→ **Your objective**
For this exercise, return only the lines from the line containing "the folded brace." through the line containing "obj.parent = None", both ends included, exactly as they are.

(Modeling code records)
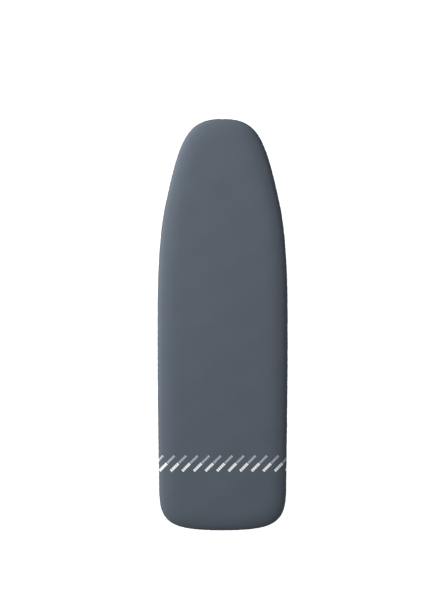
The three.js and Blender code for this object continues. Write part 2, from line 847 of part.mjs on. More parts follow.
// ================= release lever =================
const lever = new THREE.Group();
lever.position.set(leverPivotX, leverPivotY, 0);
group.add(lever);

const gripStart = innerTubeX - leverPivotX;
const gripEnd = gripStart + 56;
const stripEnd = gripEnd - 7;
const strip = new THREE.Shape();
strip.absarc(0, 0, LEVER_WIDTH / 2, Math.PI / 2, (3 * Math.PI) / 2);
strip.lineTo(stripEnd, -LEVER_WIDTH / 2);
strip.lineTo(stripEnd, LEVER_WIDTH / 2);
strip.closePath();
const leverBoss = bar(BOSS_RADIUS, leverBottom - 1, leverTop + 1, 16);
const leverBar = cut(
  join(
    welded(extruded(strip, LEVER_THICKNESS).translate(0, 0, leverBottom)),
    leverBoss.translate(-leverPivotX, -5.5, 0),
  ),
  hole(BOLT_RADIUS, RUN_GAP, leverBottom - 2, leverTop + 2, 16),
);
addMesh('release_lever', leverBar, 'steel', lever);

const gripHalf = 12;
const gripRound = 3;
const gripOutline = new THREE.Shape();
const gripRect = [gripStart + gripRound, gripEnd - gripRound, gripHalf - gripRound];
gripOutline.absarc(gripRect[0] + 5, gripRect[2] - 5, 5, Math.PI / 2, Math.PI);
gripOutline.absarc(gripRect[0] + 5, -gripRect[2] + 5, 5, Math.PI, 1.5 * Math.PI);
gripOutline.absarc(gripRect[1] - 5, -gripRect[2] + 5, 5, 1.5 * Math.PI, 2 * Math.PI);
gripOutline.absarc(gripRect[1] - 5, gripRect[2] - 5, 5, 0, Math.PI / 2);
const gripLow = leverBottom - 4.5;
const gripBody = extruded(gripOutline, 13 - 2 * gripRound, {
  bevelEnabled: true,
  bevelThickness: gripRound,
  bevelSize: gripRound,
  bevelSegments: 2,
  curveSegments: 3,
}).translate(0, 0, gripLow + gripRound);
const pocket = block(
  gripStart - 1,
  stripEnd + SEAT_GAP,
  -LEVER_WIDTH / 2 - SEAT_GAP,
  LEVER_WIDTH / 2 + SEAT_GAP,
  leverBottom - SEAT_GAP,
  leverTop + SEAT_GAP,
);
addMesh('lever_grip', cut(gripBody, pocket), 'plastic', lever);

const pinShoulder = BOLT_RADIUS + 2;
const leverPin = revolve(
  [
    [0, leverBottom - SEAT_GAP - HEAD_THICKNESS],
    [pinShoulder, leverBottom - SEAT_GAP - HEAD_THICKNESS],
    [pinShoulder, leverBottom - SEAT_GAP],
    [BOLT_RADIUS, leverBottom - SEAT_GAP],
    [BOLT_RADIUS, leverTop + SEAT_GAP],
    [pinShoulder, leverTop + SEAT_GAP],
    [pinShoulder, frameTop - wall - SEAT_GAP],
    [BOLT_RADIUS, frameTop - wall - SEAT_GAP],
    [BOLT_RADIUS, frameTop - SEAT_GAP],
    [0, frameTop - SEAT_GAP],
  ],
  16,
);
addMesh('lever_pivot_pin', leverPin, 'steel').position.set(leverPivotX, leverPivotY, 0);

// ================= storage hook =================
const earInner = HOOK_WIDTH / 2 + SEAT_GAP;
const earOuter = earInner + SHEET;
const earHalf = 8;
const strap = block(
  -earOuter,
  earOuter,
  pivotY - MEMBER_WIDTH / 2 + 5,
  hookPivotY + earHalf,
  frameTop - SHEET,
  frameTop,
);
const earLow = hookPivotZ - 7;
const ears = [-1, 1].map((hand) => {
  const [x0, x1] = hand < 0 ? [-earOuter, -earInner] : [earInner, earOuter];
  return block(x0, x1, hookPivotY - earHalf, hookPivotY + earHalf, earLow, frameTop);
});
const hookPinHole = alongX(hole(HOOK_PIN, RUN_GAP, -earOuter - 1, earOuter + 1, 12));
const hookBracket = cut(join(strap, ...ears), hookPinHole.translate(0, hookPivotY, hookPivotZ));
addMesh('hook_bracket', hookBracket, 'frame').position.x = hookX;

const hookPinEnd = earOuter + SEAT_GAP;
const hookPin = revolve(
  [
    [0, -hookPinEnd - 1.7],
    [HOOK_PIN + 2, -hookPinEnd - 1.7],
    [HOOK_PIN + 2, -hookPinEnd],
    [HOOK_PIN, -hookPinEnd],
    [HOOK_PIN, hookPinEnd],
    [HOOK_PIN + 2, hookPinEnd],
    [HOOK_PIN + 2, hookPinEnd + 1.7],
    [0, hookPinEnd + 1.7],
  ],
  12,
);
addMesh('hook_pin', alongX(hookPin), 'steel').position.set(hookX, hookPivotY, hookPivotZ);

// Drawn latched, in Y and Z from its pin, with its mouth round the folded brace.
const mouth = new THREE.Vector2(2 * CROSS_RADIUS, pivotZ - hookPivotZ);
const mouthRadius = CROSS_RADIUS + HOOK_ROOM;
const mouthEnd = rad(-20);
const hookShape = new THREE.Shape();
hookShape.absarc(0, 0, HOOK_KNUCKLE, 0, Math.PI);
hookShape.absarc(mouth.x, mouth.y, mouthRadius + HOOK_BAR, -Math.PI, mouthEnd);
hookShape.absarc(mouth.x, mouth.y, mouthRadius, mouthEnd, -Math.PI, true);
hookShape.closePath();
const hookHole = alongX(hole(HOOK_PIN, RUN_GAP, -HOOK_WIDTH, HOOK_WIDTH, 12));
const hook = cut(extrudedAlongX(hookShape, -HOOK_WIDTH / 2, HOOK_WIDTH / 2), hookHole);
const hookMesh = addMesh('storage_hook', hook, 'plastic');
hookMesh.position.set(hookX, hookPivotY, hookPivotZ);
hookMesh.rotation.x = -rad(HOOK_PARKED);

export default group;
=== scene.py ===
import json
import math

import bmesh
import bpy
from mathutils import Matrix, Vector

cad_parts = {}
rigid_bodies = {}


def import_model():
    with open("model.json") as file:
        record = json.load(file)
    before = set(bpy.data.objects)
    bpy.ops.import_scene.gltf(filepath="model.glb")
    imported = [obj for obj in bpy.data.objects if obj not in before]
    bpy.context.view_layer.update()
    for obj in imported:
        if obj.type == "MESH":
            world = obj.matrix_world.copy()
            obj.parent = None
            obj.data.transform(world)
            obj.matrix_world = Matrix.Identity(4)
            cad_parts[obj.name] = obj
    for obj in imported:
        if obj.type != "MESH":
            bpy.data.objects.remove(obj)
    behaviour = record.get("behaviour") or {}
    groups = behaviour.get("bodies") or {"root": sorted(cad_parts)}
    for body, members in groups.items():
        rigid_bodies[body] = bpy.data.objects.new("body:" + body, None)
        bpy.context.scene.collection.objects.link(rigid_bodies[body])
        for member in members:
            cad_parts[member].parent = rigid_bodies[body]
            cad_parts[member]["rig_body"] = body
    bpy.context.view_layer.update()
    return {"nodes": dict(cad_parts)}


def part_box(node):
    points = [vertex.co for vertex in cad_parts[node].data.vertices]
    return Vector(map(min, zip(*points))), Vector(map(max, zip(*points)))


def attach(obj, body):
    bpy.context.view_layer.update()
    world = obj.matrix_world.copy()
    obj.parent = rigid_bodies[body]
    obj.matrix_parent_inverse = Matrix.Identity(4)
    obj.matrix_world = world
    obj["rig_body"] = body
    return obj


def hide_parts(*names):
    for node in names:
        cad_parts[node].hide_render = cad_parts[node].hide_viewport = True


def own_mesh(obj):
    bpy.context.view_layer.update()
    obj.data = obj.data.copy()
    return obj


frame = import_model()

MM = 0.001
nodes = frame["nodes"]

# ------------------------------------------------------------------ sizes, mm
LENGTH = 1200
HALF_WIDTH = 190
TOP = 900
RIM_INSET = 12
RIM_Z = 882.9
SIDE_Z = 884.9  # where the rounded edge turns into the drop
EDGE_ROUND = 16  # where the sewn edge's own rows begin
CROWN = 60  # how far in from the edge the top starts to fall away
CROWN_POWER = 2.3
UNDER_Z = 875.4  # cloth drawn in under the rim
HEM_INSET = 23.7
HEM_Z = 874.0
HEM_ROUND = 2.9  # outside of the channel round the elastic
CLOTH = 0.8
ELASTIC_R = 1.3
PIVOT = (-300.0, 846.0)  # y, z of the outer leg's hinge
LEG_ANGLE = math.radians(57.07)
FOOT_Z = 15.0
LEG_LENGTH = (PIVOT[1] - FOOT_Z) / math.sin(LEG_ANGLE)
CROSS_AT = 345.0
BRACE_AT = 620.0
LEG_R = 11.0
CROSS_R = 8.0
WALL = 1.2
OVERHANG = 14  # leg tube beyond its pivot
CAP_SPACE = 6  # leg tube to the foot cap's mouth
FOOT_HALF = {"outer": 0.963 * 190, "inner": 0.974 * 190}  # half of each foot bar, caps on
OUTER_X = 0.316 * 380
INNER_X = OUTER_X - 28


# ------------------------------------------------------------------ materials
def colour(hex_code):
    """sRGB hex to the linear colour that a shader socket takes."""
    def linear(c):
        return c / 12.92 if c <= 0.04045 else ((c + 0.055) / 1.055) ** 2.4
    channels = [int(hex_code[i:i + 2], 16) / 255 for i in (1, 3, 5)]
    return (*[linear(c) for c in channels], 1.0)


def give(tree, node, inputs):
    """Sets a node's inputs. Each is a plain value, another node's output socket, or
    a node, which stands for its first output."""
    for key, value in inputs.items():
        if isinstance(value, bpy.types.Node):
            value = value.outputs[0]
        if isinstance(value, bpy.types.NodeSocket):
            tree.links.new(value, node.inputs[key])
        else:
            node.inputs[key].default_value = value


def add(tree, kind, inputs=None, **settings):
    """Adds one node with its settings and its inputs."""
    node = tree.nodes.new(kind)
    for name, value in settings.items():
        setattr(node, name, value)
    give(tree, node, inputs or {})
    return node


def blank_material(name):
    material = bpy.data.materials.new(name)
    material.use_nodes = True
    tree = material.node_tree
    tree.nodes.clear()
    shader = add(tree, "ShaderNodeBsdfPrincipled")
    add(tree, "ShaderNodeOutputMaterial", {"Surface": shader})
    return material, tree, shader


def object_mm(tree):
    """Object coordinates in millimetres."""
    coords = add(tree, "ShaderNodeTexCoord")
    return add(tree, "ShaderNodeVectorMath", {0: coords.outputs["Object"], "Scale": 1000.0},
               operation="SCALE")


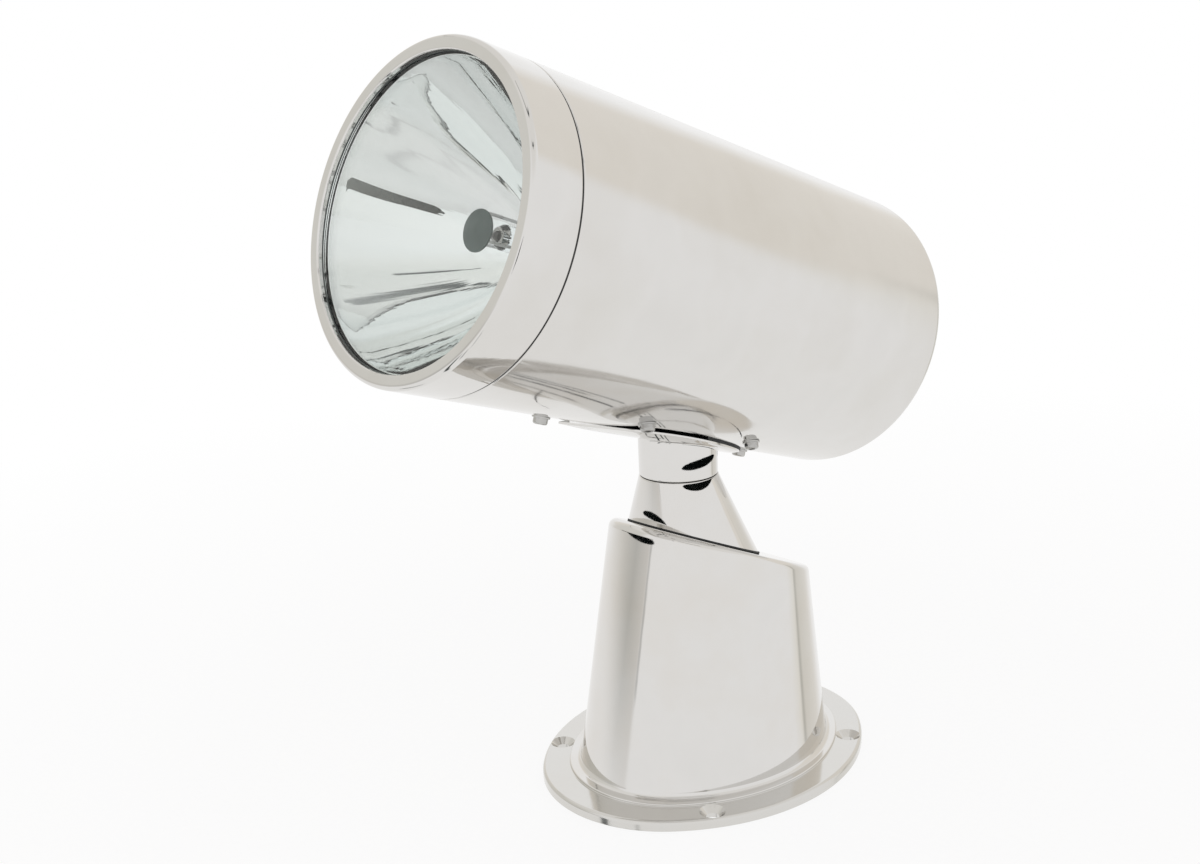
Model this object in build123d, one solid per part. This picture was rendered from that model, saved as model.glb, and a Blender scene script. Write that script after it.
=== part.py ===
"""A remote-controlled marine searchlight in polished stainless steel.

The lamp head is a round tube, pitched up on a short upright collar. The collar turns on
top of an oblique cone, and the cone turns on the sloping top of an oval pedestal. The two
turns together aim the head in any direction.

Lengths are in millimetres and angles in degrees. The origin is the middle of the mounting
face, +Z is up and the head's front faces -Y.
"""
import os
from math import acos, cos, pi, radians, sin, sqrt, tan

from build123d import *

os.makedirs("parts", exist_ok=True)

# Fits and clearances
running_fit = 0.05
slip_fit = 0.02
axial_play = 0.05
screw_clearance = 0.3
cover_clearance = 0.4

# How far a cutter, or the root of an added form, runs past a face
cut_over = 1.0
far_cut = 5.0

# Deck flange and its bolts
deck_pcd = 146.0
flange_end_w = 17.5
flange_side_w = 0.5
flange_a = deck_pcd / 2 + flange_end_w
flange_b = deck_pcd / 2 + flange_side_w
flange_t = 5.0
flange_edge = 1.4
deck_bolts = 4
deck_hole_r = 3.3
deck_sink_r = 6.2
deck_sink_angle = 45.0
deck_seal_gap = 4.0
deck_seal_w = 4.0
deck_seal_t = 2.0

# Pedestal, an oval at the foot and an oval on the sloping face
foot_a = 71.2
foot_b = 56.6
foot_step_w = 4.6
foot_step_h = 1.2
face_tilt = 23.0
face_height = 113.0
face_a = 55.5
face_b = 47.5
face_y = 7.0
face_round_r = 4.0
pedestal_wall = 4.0
face_wall = 6.0
chamber_a = 44.5
chamber_b = 43.0
chamber_y = 3.0
lower_chamber_h = 50.0
lower_chamber_draft = 12.0

# Turning cone between the pedestal and the neck
cone_y = -4.9
cone_r = 33.0
cone_edge = 0.6
cable_way_h = 20.0
neck_y = -14.0
neck_z = 150.0
neck_r = 19.0

# Lower spindle, square to the sloping face, and its bearing
spindle_r = 12.0
spindle_bore_r = 7.0
bush_wall = 3.0
bush_flange_r = 19.0
bush_flange_t = 2.0
bush_stand = 0.4
gear_gap = 0.5
face_seal_r = 28.0
face_seal_w = 2.4

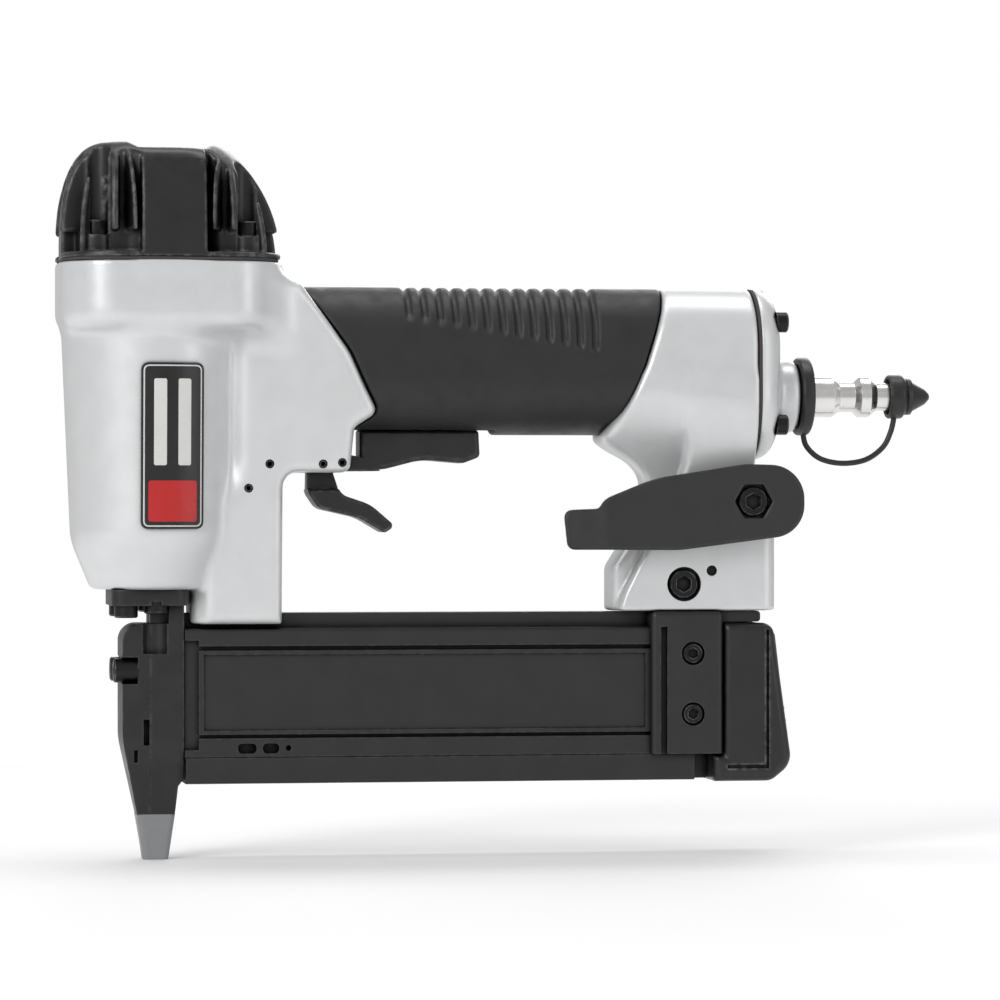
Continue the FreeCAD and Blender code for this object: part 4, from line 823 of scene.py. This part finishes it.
def end_cover():
    """Cast cover of the handle's rear, with the inlet boss, exhaust slots and screw seats."""
    points = grid((END_X0 - 1, -20.5, 110.5), (BOSS_X1 + 1, 20.5, 163.5), COVER_STEP)
    x, y, z = points
    _, half, low, high, corner = HOUSING_STATIONS[-1]
    cover = round_rect(y, z - (low + high) / 2, half, (high - low) / 2, corner)
    cover = soft_max(cover, x - END_X1, 8.0)
    bore = np.hypot(y, z - PLUG_Z)
    cover = soft_min(cover, soft_max(bore - BOSS_R, x - BOSS_X1, 2.4), 2.5)
    for slot in (-7.2, -2.4, 2.4, 7.2):
        cover = soft_cut(cover, round_rect(y - slot, z - 151.5, 1.1, 4.7, 1.0), 0.6)
    for py, pz in end_screw_places():
        seat = np.hypot(y - py, z - pz)
        cover = soft_cut(cover, np.maximum(seat - 3.1, END_SEAT_X - x), 0.5)
        cover = soft_cut(cover, seat - 1.8, 0.2)
    # the exhaust felt's pocket inside, and the bushing's hole
    felt = np.maximum(np.maximum(np.hypot(y, z - MUFFLER_Z) - 9.0, 146.5 - z), x - END_X1 + 2.0)
    cover = soft_cut(soft_cut(cover, felt, 0.2), bore - BUSH_R, 0.3)
    cover = soft_max(cover, END_X0 - x, 0.4)
    dress(skin("end_cover", points, cover, COVER_STEP), "cast_silver", replaces=("end_cap",))


def inlet_soft_parts():
    """The tether's ring, its cord and the dust cap."""
    ring = [(7.4, 0), (10.6, 0), (11.2, 0.6), (11.2, 3.2), (10.6, 3.8), (7.4, 3.8)]
    band = bevel(lathe("tether_ring", ring, "X", (BOSS_X1 + 0.1, 0, PLUG_Z)), 0.3, 2)
    dress(band, "cap_vinyl", replaces=("cap_tether",))
    profile = [
        (0, 12.6), (0.9, 12.3), (2.2, 11.0), (4.6, 6.6), (5.5, 4.6), (6.2, 4.2), (6.3, 3.6), (6.3, 0.5),
        (6.0, 0), (5.2, 0), (5.2, 6.8), (0, 6.8),
    ]
    cap = bevel(lathe("dust_cover", profile, "X", (DUST_X0, 0, PLUG_Z)), 0.25, 2, 40)
    dress(cap, "cap_vinyl", "dust_cap_body", ("dust_cap",))
    path = [
        (187.6, 120.6), (188.6, 116.6), (192.6, 113.0), (199.0, 111.6), (206.0, 112.6), (211.2, 116.2),
        (213.6, 120.8), (214.6, 125.2),
    ]
    cord = tube("tether_cord", path, 0.8)
    dress(cord, "cap_vinyl", body=None)
    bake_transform(cord)


# ---- springs --------------------------------------------------------------------------------
def spring(node, body, start, along, radius, wire, length, turns):
    """A coil in place of a CAD spring, which keeps a share of its length at its joint's limit.

    It runs from a start point along an axis.
    """
    start, along = Vector(start), Vector(along)
    across = Vector((along.z, 0, along.x))
    third = along.cross(across)
    count = int(turns * 24)
    line = []
    for k in range(count + 1):
        angle = math.tau * turns * k / count
        line.append(start + along * (wire + (length - 2 * wire) * k / count)
                    + (across * math.cos(angle) + third * math.sin(angle)) * radius)
    coil = sweep(f"{node}_coil", line, wire, 8)
    dress(coil, SLOT_OF[node], body, (node,))
    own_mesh(coil)


def springs():
    up, back = (0, 0, 1), (1, 0, 0)
    spring("head_valve_spring", "root", (0, 0, 177.1), up, 16.4, 0.7, 13.8, 4)
    spring("valve_spring", "root", (VALVE_X, 0, 133.5), up, 2.9, 0.35, 12.8, 6)
    spring("pusher_spring", "drawer", (20.1, 3.5, 39.0), back, 2.4, 0.38, 135.8, 30)
    spring("latch_spring", "drawer", (172.45, 0, 33.5), back, 2.2, 0.35, 3.9, 2.5)


# ---- studio ---------------------------------------------------------------------------------
def area_light(name, place, size, power, aim):
    light = bpy.data.lights.new(name, "AREA")
    light.shape = "RECTANGLE"
    light.size, light.size_y = size
    light.energy = power
    lamp = bpy.data.objects.new(name, light)
    lamp.location = place
    lamp.rotation_euler = (aim - Vector(place)).to_track_quat("-Z", "Y").to_euler()
    bpy.context.collection.objects.link(lamp)


def floor():
    bm = bmesh.new()
    bm.faces.new([bm.verts.new((px, py, 0)) for px, py in ((-1, -1), (1, -1), (1, 0.45), (-1, 0.45))])
    sheet = add_object("floor", mesh_of(bm, "floor"))
    paper = finish("floor_paper", (0.93, 0.93, 0.93), 0.8, mottle=0.01, mottle_size=300)
    sheet.data.materials.append(paper)


def sky():
    """Soft light from all round at half strength, over a backdrop that the camera sees as white."""
    world = bpy.data.worlds.new("studio")
    world.use_nodes = True
    tree = world.node_tree
    backdrop = tree.nodes["Background"]
    backdrop.inputs["Color"].default_value = (1, 1, 1, 1)
    rays = tree.nodes.new("ShaderNodeLightPath")
    strength = tree.nodes.new("ShaderNodeMapRange")
    strength.inputs["To Min"].default_value = 0.50
    tree.links.new(rays.outputs["Is Camera Ray"], strength.inputs["Value"])
    tree.links.new(strength.outputs["Result"], backdrop.inputs["Strength"])
    bpy.context.scene.world = world


def camera(middle):
    """Looks level at the tool's left side, turned a little towards its front."""
    seer = bpy.data.objects.new("camera", bpy.data.cameras.new("camera"))
    turn = math.radians(VIEW_TURN)
    towards = Vector((math.sin(turn), -math.cos(turn), 0))
    seer.location = Vector((middle.x, 0, middle.z)) + towards * VIEW_DISTANCE
    seer.rotation_euler = (math.pi / 2, 0, turn)
    seer.data.lens = 36 * VIEW_DISTANCE / VIEW_WIDTH
    seer.data.clip_end = 20
    bpy.context.collection.objects.link(seer)
    bpy.context.scene.camera = seer


def studio():
    """A pale floor under white, soft lights, and the camera."""
    low, high = (Vector(v) for v in CAD_BOX)
    middle = (low + high) / 2
    floor()
    area_light("key", (-0.60, -0.70, 0.60), (0.35, 0.6), 5.0, middle)
    area_light("fill", (0.85, -0.8, 0.35), (0.4, 0.9), 1.5, middle)
    area_light("top", (0.1, 0.1, 1.0), (0.9, 0.4), 3.5, middle)
    area_light("back", (0.4, 0.9, 0.6), (0.8, 0.4), 3, middle)
    sky()
    bpy.context.scene.view_settings.view_transform = "Standard"
    camera(middle)


dress_cad_nodes()
casting()
head_cap()
grip()
badge()
hook()
end_cover()
inlet_soft_parts()
springs()
studio()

→ **Reply**
// Drawn latched, in Y and Z from its pin, with its mouth round the folded brace.
const mouth = new THREE.Vector2(2 * CROSS_RADIUS, pivotZ - hookPivotZ);
const mouthRadius = CROSS_RADIUS + HOOK_ROOM;
const mouthEnd = rad(-20);
const hookShape = new THREE.Shape();
hookShape.absarc(0, 0, HOOK_KNUCKLE, 0, Math.PI);
hookShape.absarc(mouth.x, mouth.y, mouthRadius + HOOK_BAR, -Math.PI, mouthEnd);
hookShape.absarc(mouth.x, mouth.y, mouthRadius, mouthEnd, -Math.PI, true);
hookShape.closePath();
const hookHole = alongX(hole(HOOK_PIN, RUN_GAP, -HOOK_WIDTH, HOOK_WIDTH, 12));
const hook = cut(extrudedAlongX(hookShape, -HOOK_WIDTH / 2, HOOK_WIDTH / 2), hookHole);
const hookMesh = addMesh('storage_hook', hook, 'plastic');
hookMesh.position.set(hookX, hookPivotY, hookPivotZ);
hookMesh.rotation.x = -rad(HOOK_PARKED);

export default group;
=== scene.py ===
import json
import math

import bmesh
import bpy
from mathutils import Matrix, Vector

cad_parts = {}
rigid_bodies = {}


def import_model():
    with open("model.json") as file:
        record = json.load(file)
    before = set(bpy.data.objects)
    bpy.ops.import_scene.gltf(filepath="model.glb")
    imported = [obj for obj in bpy.data.objects if obj not in before]
    bpy.context.view_layer.update()
    for obj in imported:
        if obj.type == "MESH":
            world = obj.matrix_world.copy()
            obj.parent = None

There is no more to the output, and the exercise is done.